If a month rather than a specific date of offense is alleged, the case is randomly allotted.

Brent Stockstill, a former East Baton Rouge Parish prosecutor-turned-criminal defense attorney, said he has no quarrel with the 19th Judicial District Court’s criminal case allotment procedures.

“The accused decides. It’s when the alleged crime occurs,” Stockstill said.

“I don’t have any belief that any of the assistant district attorneys are judge-shopping,” he added. “I think it would be very hard to manipulate the system.”

The 4th Circuit in New Orleans did not find that Orleans Parish District Attorney Leon Cannizzaro’s office manipulated the system in the case of Sharper’s co-defendants. Instead, the court said the system set up by the Orleans Parish judges to allot cases involving a range of offense dates allows the district attorney to manipulate the process and essentially pick the judge who will hear a particular case.

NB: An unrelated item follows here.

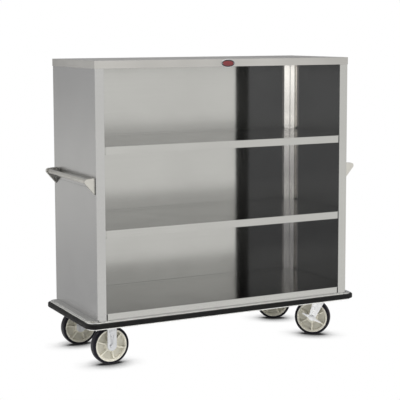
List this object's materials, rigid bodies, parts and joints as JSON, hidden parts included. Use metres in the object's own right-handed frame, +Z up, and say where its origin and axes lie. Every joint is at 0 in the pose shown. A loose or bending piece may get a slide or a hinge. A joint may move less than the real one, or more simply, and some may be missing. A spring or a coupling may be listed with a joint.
{
  "type": "enclosed shelf transport cart",
  "caption": "Stainless cabinet cart, open at the front with shelves, on a bumpered base with rigid and swivel casters, side brakes and an end push handle.",
  "frame": {"origin": "on the floor under the middle of the cart", "axes": "+X along the cart's length, to the end with the swivel casters; +Y from the open front to the back panel; +Z up"},
  "size_m": [1.644, 0.66, 1.592],
  "materials": {
    "stainless": "brushed, fine vertical grain",
    "base_steel": "mill finish stainless",
    "handle_steel": "satin",
    "bumper_aluminium": "satin anodised",
    "black_vinyl": "semi-matt, finely ribbed",
    "black_rubber": "smooth moulded rubber",
    "cream_hub": "moulded, satin",
    "zinc_plate": "bright zinc plating",
    "bearing_steel": "ground",
    "red_enamel": "gloss enamel with a bright rim"
  },
  "bodies": {
    "cart": {"back_panel": "stainless", "badge": "red_enamel", "badge_rivets": "zinc_plate", "base_deck": "base_steel", "bottom_shelf": "stainless", "bumper_channel": "bumper_aluminium", "bumper_strip": "black_vinyl", "caster_bolts": "zinc_plate", "caster_nuts": "zinc_plate", "front_base_rail": "base_steel", "handle_bolts": "zinc_plate", "kingpins": "bearing_steel", "left_axle_nuts": "zinc_plate", "left_axles": "zinc_plate", "left_caster_channel": "base_steel", "left_corner_post": "stainless", "left_end_panel": "stainless", "left_front_fork": "zinc_plate", "left_front_handle_bracket": "handle_steel", "left_handle_bar": "handle_steel", "left_rear_fork": "zinc_plate", "left_rear_handle_bracket": "handle_steel", "middle_shelf": "stainless", "middle_shelf_stiffener": "base_steel", "rear_base_rail": "base_steel", "right_caster_channel": "base_steel", "right_corner_post": "stainless", "right_end_panel": "stainless", "right_front_handle_bracket": "handle_steel", "right_front_swivel_plate": "zinc_plate", "right_handle_bar": "handle_steel", "right_rear_handle_bracket": "handle_steel", "right_rear_swivel_plate": "zinc_plate", "top_cap": "stainless", "top_stiffener": "base_steel", "upper_shelf": "stainless", "upper_shelf_stiffener": "base_steel"},
    "left_front_wheel": {"left_front_tread": "black_rubber", "left_front_hub": "cream_hub", "left_front_bearing": "bearing_steel"},
    "left_rear_wheel": {"left_rear_tread": "black_rubber", "left_rear_hub": "cream_hub", "left_rear_bearing": "bearing_steel"},
    "right_front_wheel": {"right_front_tread": "black_rubber", "right_front_hub": "cream_hub", "right_front_bearing": "bearing_steel"},
    "right_rear_wheel": {"right_rear_tread": "black_rubber", "right_rear_hub": "cream_hub", "right_rear_bearing": "bearing_steel"},
    "right_front_swivel": {"right_front_fork": "zinc_plate", "right_front_swivel_balls": "bearing_steel", "right_front_axle": "zinc_plate", "right_front_axle_nut": "zinc_plate"},
    "right_front_brake": {"right_front_brake_lever": "zinc_plate"},
    "right_rear_swivel": {"right_rear_fork": "zinc_plate", "right_rear_swivel_balls": "bearing_steel", "right_rear_axle": "zinc_plate", "right_rear_axle_nut": "zinc_plate"},
    "right_rear_brake": {"right_rear_brake_lever": "zinc_plate"}
  },
  "joints": [
    {"name": "left_front_wheel_spin", "type": "hinge", "parent": "cart", "child": "left_front_wheel", "pos_m": [-0.662, -0.222, 0.1016], "axis": [0, 1, 0], "continuous": true},
    {"name": "left_rear_wheel_spin", "type": "hinge", "parent": "cart", "child": "left_rear_wheel", "pos_m": [-0.662, 0.222, 0.1016], "axis": [0, 1, 0], "continuous": true},
    {"name": "right_front_swivel", "type": "hinge", "parent": "cart", "child": "right_front_swivel", "pos_m": [0.652, -0.222, 0.22], "axis": [0, 0, 1], "continuous": true},
    {"name": "right_front_wheel_spin", "type": "hinge", "parent": "right_front_swivel", "child": "right_front_wheel", "pos_m": [0.61577, -0.19051, 0.1016], "axis": [0.6561, 0.7547, 0], "continuous": true},
    {"name": "right_front_brake", "type": "hinge", "parent": "right_front_swivel", "child": "right_front_brake", "pos_m": [0.61577, -0.19051, 0.1016], "axis": [-0.6561, -0.7547, 0], "range_deg": [0, 50]},
    {"name": "right_rear_swivel", "type": "hinge", "parent": "cart", "child": "right_rear_swivel", "pos_m": [0.652, 0.222, 0.22], "axis": [0, 0, 1], "continuous": true},
    {"name": "right_rear_wheel_spin", "type": "hinge", "parent": "right_rear_swivel", "child": "right_rear_wheel", "pos_m": [0.61043, 0.246, 0.1016], "axis": [0.5, 0.866, 0], "continuous": true},
    {"name": "right_rear_brake", "type": "hinge", "parent": "right_rear_swivel", "child": "right_rear_brake", "pos_m": [0.61043, 0.246, 0.1016], "axis": [-0.5, -0.866, 0], "range_deg": [0, 50]}
  ]
}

Licciardi, a former St. Bernard Parish Sheriff’s Office deputy, is accused in one count of a multicount indictment of trafficking in human flesh between July 1, 2012, and Aug. 31, 2012. Orleans Criminal District Judge Karen Herman, a former prosecutor considered by some defense lawyers as prosecution-friendly, was on duty July 1, 2012, so the case was assigned to her.

Attorneys for Licciardi and Nunez contend the July 1 date has “no evidentiary significance whatsoever” but was picked by the district attorney for “strategic purposes.”

In a dissent, 4th Circuit Judge Paul Bonin said there was “no legal basis for ordering the reallotment of this case” because there was “no showing that the district attorney intentionally (as contrasted with merely coincidentally) selected the trial judge or even attempted to select this particular judge.”

Bonin acknowledged that a date-of-offense-based random allotment procedure is “vulnerable” to manipulation by the district attorney.

“But so is any random allotment system,” he said.

Circuit Judge Joy Cossich Lobrano stated that court allotment systems “that give the District Attorney’s Office the ‘ability to manipulate’ or which appear to give any party a ‘favored position’ do not inspire public confidence in the criminal justice system.”